Figure 2 displays the results of coating runs with different field strengths and polarizations. Photographs of the samples are presented in Figure 2a. The upper row summarizes the lateral distributions of the samples that were coated with a positive polarization, whereas the samples in the bottom row were coated with a negative polarization of the magnetic field. In the absence of a magnetic field, the lateral distribution is influenced by a shadowing effect of the coating material caused by the shape of the solenoid and the angle with respect to the target normal. The material distributions in the photographs clearly indicate a rotation around a longitudinal axis, which is induced by the electron confinement. The angle of rotation depends on the magnetic field strength, and the rotation direction is inverted upon the inversion of the magnetic field polarization. The rotation of the plasma is clockwise in the case of negative polarization and counterclockwise in the case of positive polarization. This change in the lateral distribution and the observed behavior of the rotation angles are in accordance with previous results measured for alumina coatings deposited under the influence of magnetic field guiding in a similar IBS process16.

Figure 2
figure 2

Lateral distributions of TiO2 on Borofloat substrates by applying different coil currents. (a) Photocopies of the coated Borofloat substrates. (b) Lateral distribution of deposition rates determined by evaluation of spectrophotometric measurements.

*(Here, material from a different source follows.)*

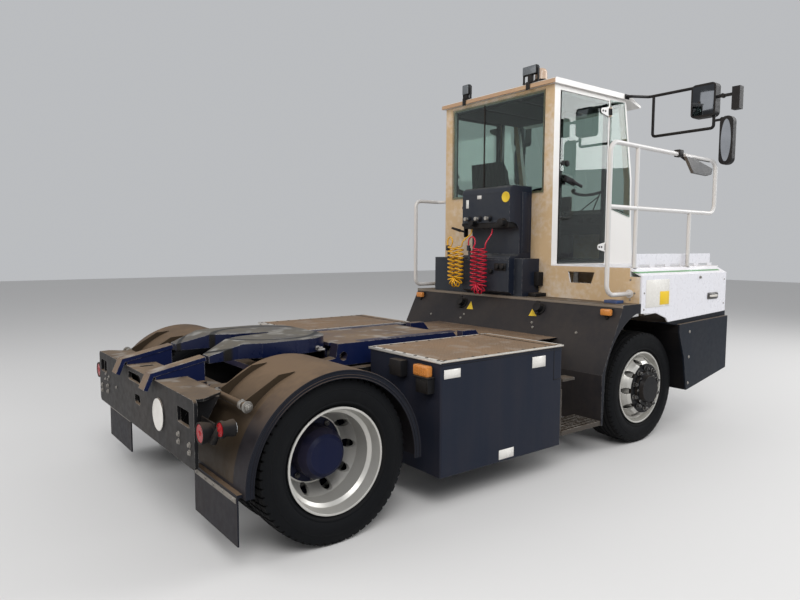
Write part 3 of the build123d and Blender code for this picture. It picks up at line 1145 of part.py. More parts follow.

According to Boxman et al.19, the rotation of the plasma flux can be traced back to the drift. The present observations are also in agreement with previous studies by Andre et al., who investigated a VAD process in connection with a bent magnetic field separator for the application of metallic aluminum11.

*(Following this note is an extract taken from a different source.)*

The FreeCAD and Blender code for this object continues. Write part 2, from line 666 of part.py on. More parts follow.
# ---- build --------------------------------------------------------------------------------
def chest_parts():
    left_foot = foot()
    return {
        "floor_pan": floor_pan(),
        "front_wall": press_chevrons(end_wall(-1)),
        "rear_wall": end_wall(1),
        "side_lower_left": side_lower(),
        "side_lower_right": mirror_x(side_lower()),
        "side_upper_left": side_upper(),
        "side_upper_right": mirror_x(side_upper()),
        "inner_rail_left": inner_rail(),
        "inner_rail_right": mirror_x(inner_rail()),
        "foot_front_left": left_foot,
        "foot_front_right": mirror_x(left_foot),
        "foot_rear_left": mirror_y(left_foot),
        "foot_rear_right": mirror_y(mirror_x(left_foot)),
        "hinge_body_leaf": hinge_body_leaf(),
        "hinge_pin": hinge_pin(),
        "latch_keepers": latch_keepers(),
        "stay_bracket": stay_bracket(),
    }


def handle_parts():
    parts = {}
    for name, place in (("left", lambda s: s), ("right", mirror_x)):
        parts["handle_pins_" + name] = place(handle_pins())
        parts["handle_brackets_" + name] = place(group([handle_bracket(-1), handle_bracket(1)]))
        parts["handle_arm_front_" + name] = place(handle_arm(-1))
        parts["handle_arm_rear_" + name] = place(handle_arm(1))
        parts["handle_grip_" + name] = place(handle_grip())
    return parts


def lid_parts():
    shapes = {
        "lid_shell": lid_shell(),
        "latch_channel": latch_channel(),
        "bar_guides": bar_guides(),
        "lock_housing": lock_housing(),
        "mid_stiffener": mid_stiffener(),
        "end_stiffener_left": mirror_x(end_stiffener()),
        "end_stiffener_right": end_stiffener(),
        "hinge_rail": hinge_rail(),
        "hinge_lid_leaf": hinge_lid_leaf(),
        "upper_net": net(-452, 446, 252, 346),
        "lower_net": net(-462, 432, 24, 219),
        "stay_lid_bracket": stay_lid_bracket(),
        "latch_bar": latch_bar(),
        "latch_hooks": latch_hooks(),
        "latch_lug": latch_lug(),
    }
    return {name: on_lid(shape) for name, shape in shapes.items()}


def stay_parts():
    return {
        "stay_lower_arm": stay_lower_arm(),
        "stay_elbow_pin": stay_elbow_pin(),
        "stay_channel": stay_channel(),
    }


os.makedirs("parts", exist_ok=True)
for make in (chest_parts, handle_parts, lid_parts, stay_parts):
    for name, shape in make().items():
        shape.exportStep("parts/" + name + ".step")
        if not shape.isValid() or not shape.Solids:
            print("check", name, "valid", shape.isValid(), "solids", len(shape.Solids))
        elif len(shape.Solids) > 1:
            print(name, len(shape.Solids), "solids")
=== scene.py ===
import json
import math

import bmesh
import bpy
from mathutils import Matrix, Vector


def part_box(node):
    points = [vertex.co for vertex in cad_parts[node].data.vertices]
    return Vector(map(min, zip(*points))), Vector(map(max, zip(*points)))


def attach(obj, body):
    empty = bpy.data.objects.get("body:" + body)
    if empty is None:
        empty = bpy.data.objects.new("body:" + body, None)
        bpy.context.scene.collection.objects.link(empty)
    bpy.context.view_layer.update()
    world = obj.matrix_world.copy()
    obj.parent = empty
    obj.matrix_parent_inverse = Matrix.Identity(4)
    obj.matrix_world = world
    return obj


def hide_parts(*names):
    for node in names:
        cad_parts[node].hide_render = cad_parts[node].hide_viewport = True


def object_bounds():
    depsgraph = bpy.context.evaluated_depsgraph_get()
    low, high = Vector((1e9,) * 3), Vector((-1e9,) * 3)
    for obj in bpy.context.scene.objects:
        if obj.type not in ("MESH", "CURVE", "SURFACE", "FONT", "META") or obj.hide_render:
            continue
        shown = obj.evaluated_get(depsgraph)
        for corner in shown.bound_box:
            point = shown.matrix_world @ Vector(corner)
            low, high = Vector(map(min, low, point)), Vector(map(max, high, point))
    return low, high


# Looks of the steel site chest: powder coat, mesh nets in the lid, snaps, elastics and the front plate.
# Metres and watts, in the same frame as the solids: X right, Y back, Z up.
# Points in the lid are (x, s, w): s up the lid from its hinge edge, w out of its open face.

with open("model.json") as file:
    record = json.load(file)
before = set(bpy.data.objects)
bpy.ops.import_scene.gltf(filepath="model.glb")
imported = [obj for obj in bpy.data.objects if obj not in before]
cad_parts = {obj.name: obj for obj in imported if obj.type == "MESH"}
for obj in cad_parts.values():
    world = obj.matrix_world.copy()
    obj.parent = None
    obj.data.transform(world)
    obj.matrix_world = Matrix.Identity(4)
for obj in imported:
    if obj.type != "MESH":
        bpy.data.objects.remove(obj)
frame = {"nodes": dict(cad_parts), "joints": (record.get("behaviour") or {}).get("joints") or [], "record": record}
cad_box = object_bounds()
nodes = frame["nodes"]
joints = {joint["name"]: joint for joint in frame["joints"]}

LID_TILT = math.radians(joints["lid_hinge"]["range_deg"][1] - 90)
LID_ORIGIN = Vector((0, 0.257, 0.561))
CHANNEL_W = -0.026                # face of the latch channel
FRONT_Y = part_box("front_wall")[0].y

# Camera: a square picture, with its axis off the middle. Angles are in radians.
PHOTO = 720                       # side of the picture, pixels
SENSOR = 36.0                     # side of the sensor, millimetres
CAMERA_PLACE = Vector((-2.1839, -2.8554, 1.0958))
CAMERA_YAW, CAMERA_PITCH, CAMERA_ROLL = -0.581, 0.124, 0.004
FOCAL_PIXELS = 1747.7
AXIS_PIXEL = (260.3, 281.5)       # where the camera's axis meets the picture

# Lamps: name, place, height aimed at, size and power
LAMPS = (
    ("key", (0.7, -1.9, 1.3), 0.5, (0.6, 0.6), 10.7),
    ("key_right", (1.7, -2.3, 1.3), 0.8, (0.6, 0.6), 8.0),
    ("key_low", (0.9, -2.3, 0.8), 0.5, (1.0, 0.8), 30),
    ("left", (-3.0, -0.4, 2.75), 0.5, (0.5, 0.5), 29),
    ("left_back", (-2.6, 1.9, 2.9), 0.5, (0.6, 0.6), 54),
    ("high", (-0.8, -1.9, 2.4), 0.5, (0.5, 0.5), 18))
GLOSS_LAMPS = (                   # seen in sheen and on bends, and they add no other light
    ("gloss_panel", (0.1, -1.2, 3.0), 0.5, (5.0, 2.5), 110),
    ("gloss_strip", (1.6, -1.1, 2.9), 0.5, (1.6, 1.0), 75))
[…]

The lateral distributions were quantitatively determined from matrices of spectrophotometric measurements acquired at 22 × 22 test positions on the samples. The evaluations of the lateral thickness distributions are displayed in Figure 2b. Regarding the polarization and the magnetic field strength, the thickness plots are arranged in the same manner as the photographs in Figure 2a. Generally, the lateral deposition rate has a well-defined maximum at a characteristic position. The rate decreases with increasing distance from this maximum, and the behavior can be approximated by two Gaussian distributions, one each in the x and y directions11. Obviously, both the position of the maximum and the deposition rate depend on the magnetic field and the polarization. As shown in the photographs, the maximum rotates around the center line of the coil. In Figure 2b, the deposition rate is normalized in units of percent with respect to the reference layer deposited without any magnetic field. The local maximum deposition rate in the absence of a magnetic field was determined to be 0.039 nm s−1. Higher magnetic fields lead to a local increase in the guiding efficiency for the coating material. A maximum deposition rate of 0.1072 nm s−1 was observed for a coil current of 300 A and a positive polarization.

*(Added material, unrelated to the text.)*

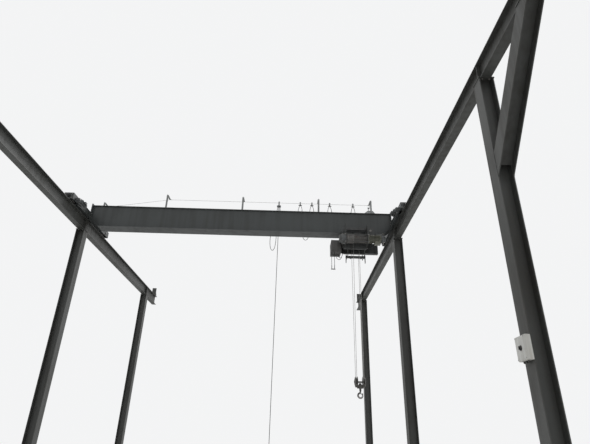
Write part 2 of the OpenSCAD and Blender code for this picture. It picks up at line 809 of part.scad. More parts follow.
module block_sheaves() {
    groove = sheave_r - rope_d / 2 - seat;
    color([0.30, 0.30, 0.30])
    translate([trolley_x + reeve_x, bridge_y, block_z])
        for (s = [-1, 1])
            translate([s * sheave_gap / 2, 0, 0]) rotate([0, 90, 0])
                difference() {
                    rotate_extrude()
                        polygon([[0, -16], [sheave_r + 12, -16], [sheave_r + 12, -11],
                                 [groove, -6], [groove, 6], [sheave_r + 12, 11],
                                 [sheave_r + 12, 16], [0, 16]]);
                    cylinder(r = 20 + fit, h = 60, center = true);
                }
}

module load_hook() {
    mid = hook_throat + hook_t / 2;
    nut_h = 30;
    tip_l = 46;
    tip_r = hook_t * 0.28;
    color([0.20, 0.20, 0.20])
    translate([trolley_x + reeve_x, bridge_y, block_z]) {
        translate([0, 0, bowl_z + mid - 4])
            cylinder(r = pin_r, h = head_z + nut_h + 7 - bowl_z - mid);
        translate([0, 0, head_z + seat]) cylinder(r = 32, h = nut_h, $fn = 6);
        // Bowl from the shank round the back to the open side, then the tapered tip
        translate([0, 0, bowl_z])
            rotate([90, 0, 0]) {
                rotate([0, 0, 90])
                    rotate_extrude(angle = 265)
                        translate([mid, 0]) circle(r = hook_t / 2);
                rotate([0, 0, -7]) translate([mid, 0, 0]) rotate([-90, 0, 0]) {
                    cylinder(r1 = hook_t / 2 - 1, r2 = tip_r, h = tip_l);
                    translate([0, 0, tip_l - 1]) sphere(r = tip_r + 1);
                }
            }
    }
}

column(-1, 1);  // column_left_1
column(-1, 2);  // column_left_2
column(-1, 3);  // column_left_3
column(-1, 4);  // column_left_4
column(1, 1);  // column_right_1
column(1, 2);  // column_right_2
column(1, 3);  // column_right_3
column(1, 4);  // column_right_4
runway_beam(-1);  // runway_beam_left
runway_beam(1);  // runway_beam_right
rail(-1);  // rail_left
rail(1);  // rail_right
knee_braces(-1);  // knee_braces_left
knee_braces(1);  // knee_braces_right
end_stops();
isolator_box();
bridge_girder();
end_truck(-1);  // end_truck_left
end_truck(1);  // end_truck_right
travel_motor(-1);  // travel_motor_left
travel_motor(1);  // travel_motor_right
truck_buffers();
bridge_wheel(-1, -1);  // bridge_wheel_left_near
bridge_wheel(-1, 1);  // bridge_wheel_left_far
bridge_wheel(1, -1);  // bridge_wheel_right_near
bridge_wheel(1, 1);  // bridge_wheel_right_far
festoon_posts();
festoon_wire();
festoon_carriers();
festoon_cable();
pendant_cable();
pendant_station();
trolley_frame();
trolley_wheels();
hoist_frame();
hoist_gearbox();
hoist_motor();
hoist_brake();
trolley_drive();
counterweight();
control_cabinet();
reeving_frame();
upper_sheave();
rope_guard();
limit_rods();
rope_drum();
hoist_ropes();
hook_block();
block_sheaves();
load_hook();
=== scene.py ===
# Overhead bridge crane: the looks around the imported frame, in metres
import json
import math
import random

import bmesh
import bpy
from mathutils import Matrix, Vector
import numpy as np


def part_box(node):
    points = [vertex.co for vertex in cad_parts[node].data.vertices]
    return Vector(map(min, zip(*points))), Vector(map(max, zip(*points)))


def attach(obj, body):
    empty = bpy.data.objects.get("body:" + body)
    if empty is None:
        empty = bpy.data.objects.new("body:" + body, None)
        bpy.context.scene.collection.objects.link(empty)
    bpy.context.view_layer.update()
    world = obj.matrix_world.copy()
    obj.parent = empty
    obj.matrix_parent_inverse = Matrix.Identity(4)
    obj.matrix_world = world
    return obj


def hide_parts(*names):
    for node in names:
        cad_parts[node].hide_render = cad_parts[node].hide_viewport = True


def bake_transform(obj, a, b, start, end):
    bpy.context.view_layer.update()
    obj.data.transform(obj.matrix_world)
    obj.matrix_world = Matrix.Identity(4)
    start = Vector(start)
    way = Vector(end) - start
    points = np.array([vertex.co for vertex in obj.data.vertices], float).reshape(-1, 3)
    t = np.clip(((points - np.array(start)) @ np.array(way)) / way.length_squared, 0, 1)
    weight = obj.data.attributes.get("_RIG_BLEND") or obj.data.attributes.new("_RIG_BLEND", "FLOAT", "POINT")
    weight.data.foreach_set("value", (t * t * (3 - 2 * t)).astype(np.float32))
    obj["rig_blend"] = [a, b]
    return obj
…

Consequently, an increase in the deposition rate of approximately a factor of three could be achieved. In this context, the polarization also influences the guiding efficiency. In this study, the gain in material transport was lower for an antiparallel orientation of the magnetic field with respect to the material flux. In summary, the application of a stronger magnetic field improved the guiding effect and increased the local deposition rate, as shown in the upper row of Figure 2b.

Spatial separation of a TiO2/Al2O3 composite

This section discusses an investigation of the influence of the guiding technique on different material species. The observed rotations depend on the atomic masses of the different materials5. This effect should cause a lateral separation of species with different mass-to-charge ratios on the substrate plane29. To study this separation effect, a mixed material flow was created through the IBS co-sputtering of titanium and aluminum from a zone target30. The material composition was defined by the ion beam coverage, which was adjusted such that 70% of its area was incident on the titanium zone and 30% was incident on aluminum. The magnetic field strength of the linear separator and the field polarization were varied by applying stepwise changes to the coil current, ICoil=0, ±50, ±100, ±200 and ±340 A. For the analysis of the material flux, single layers on Borofloat substrates were evaluated with respect to their lateral compositions, their refractive indices and their film thickness distributions.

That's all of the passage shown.